Now don't get me wrong, I don't hate the greens party, but god damn, my eyes.
[1] https://webtest.app/?url=https://bbc.co.uk
[2] https://webtest.app/?url=https%3A%2F%2Fbbc.co.uk
Would be nice if there was a way to display/download all cached results. Would be a nice dataset for visualisation or a dashboard.
But consider this case:
https://webtest.app/?url=file:///etc/passwd
In short you should restrict URLs to protocols of `http`, `https`, and even then you should filter based on IP. You don't want people to view http://localhost/server-status, etc.
Finally you need to make sure you avoid recursion:
https://webtest.app/?url=https://webtest.app/?url=https://st...
I find it funny that the app reports even this file loads faster with uBlock.
This site only highlights all the bad things happening on those sites - and the marketing teams there have most likely already been told by their developers what including 1 million cookies & 50 million tracker APIs will do to the performance.
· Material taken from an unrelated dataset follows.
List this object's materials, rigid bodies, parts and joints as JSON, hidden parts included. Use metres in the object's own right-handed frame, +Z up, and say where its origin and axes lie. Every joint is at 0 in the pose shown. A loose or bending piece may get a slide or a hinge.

They want this gunk in there so that revenue targets can be met.
So the best bet is to put this up on GitHub where folks like me could learn from the code :-D
Maybe open source the worker code, but the whole website?
I do not think it is 'not useful'. I was - not very clearly - posing a question on what your idea was to put it into 'practice'. I.e., whether you were hoping to turn this into a business or an open source project by posting here =D
Merely curious! Thank you for sharing!
Did you consider computing the Speed Index? [1]
It would help assessing the performance impact these ads have.